El aire era frío. Tras una cortina de platanillos (suerte de plátano enano que no da fruto pero sí una flor dura, naranja y amarillo, hermosa como una orquídea), en la espesura nocturna las chicharras templaban sus caderas y sus güiros, y su aguda precisión las aves insomnes.

Saquen conclusiones: estrellas difuminadas, relampagueadas, cegadoras y encandiladas pero tan lejos. Y pensar que todas tienen nombre.

 ***

Una tarde. Tuve que aguardar al paso de una hato de ganado flaco, cebúes inexpresivos vagamente asustados. Los rancheros los arreaban. Atravesaba una tierra donde hay agravios no liquidados, rencores pendientes, nostalgias irreparables. Fue entonces que asistí a la hora de los tordos, negra en sus pespuntes. Descendieron sobre los árboles y los ocuparon al instante. Copas arracimadas de caricaturas de cuervo, cúpulas y torres de iglesia, antenas de radio. Se adueñaron por lo alto. Agandallaron y cagaron en blanco. Es su naturaleza. Son solares a morir, de noche se destantean y mejor se guardan. Dejan la oscuridad a los grillos y las ranas, aunque los patos también intervengan.

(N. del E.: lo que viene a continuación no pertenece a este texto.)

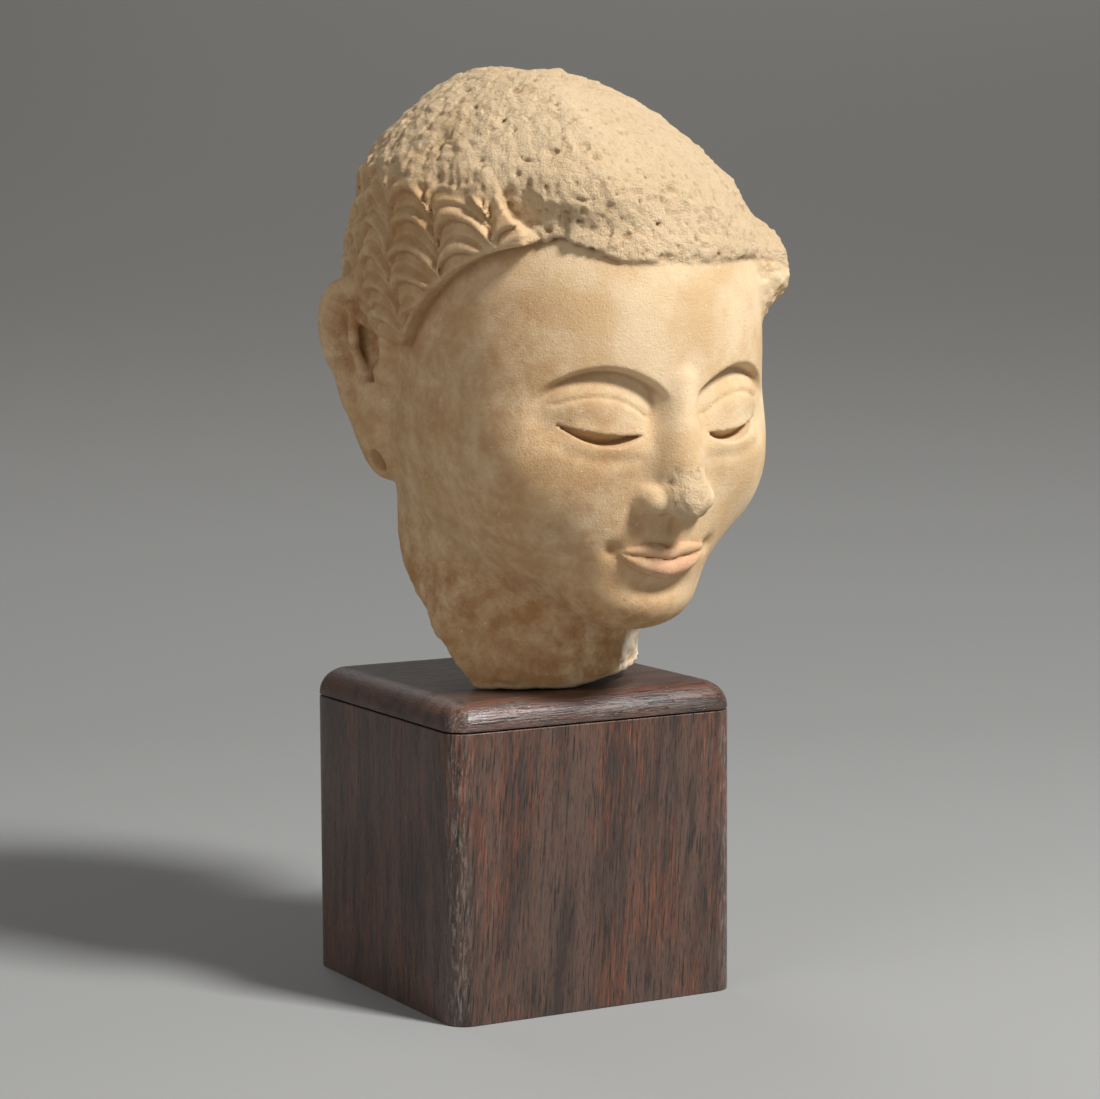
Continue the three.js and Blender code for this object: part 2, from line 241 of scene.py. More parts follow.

A eso de las seis pm los tordos diario despiden al sol con honores y se le escurren a la luna como gotas de aceite. En sus alas negras reflejan la curvatura del horizonte encendido. Les entra un ir y venir más que frenético, simétrico, siguiendo una de esas coreografías espectaculares que se inventa Madre Natura. El ruido de su concierto lastima los oídos en los campos, los parques y las alamedas del sur a esta misma hora. ¿A eso deberán los oaxaqueños su sonora inspiración para los alientos? Al oírlos, los trabajadores de cualquier ayuntamiento saben que terminó su turno y cierran cajones para retirarse. Los vendedores de respados y los de nieves emprenden el regreso empujando el carrito. Los estudiantes van a la papelería, al ciber, a fumar debajo de los puentes, y los enamorados y las enamoradas se ponen camisas blancas para salir al pan, cuando los tordos al fin se callan y al fin refresca.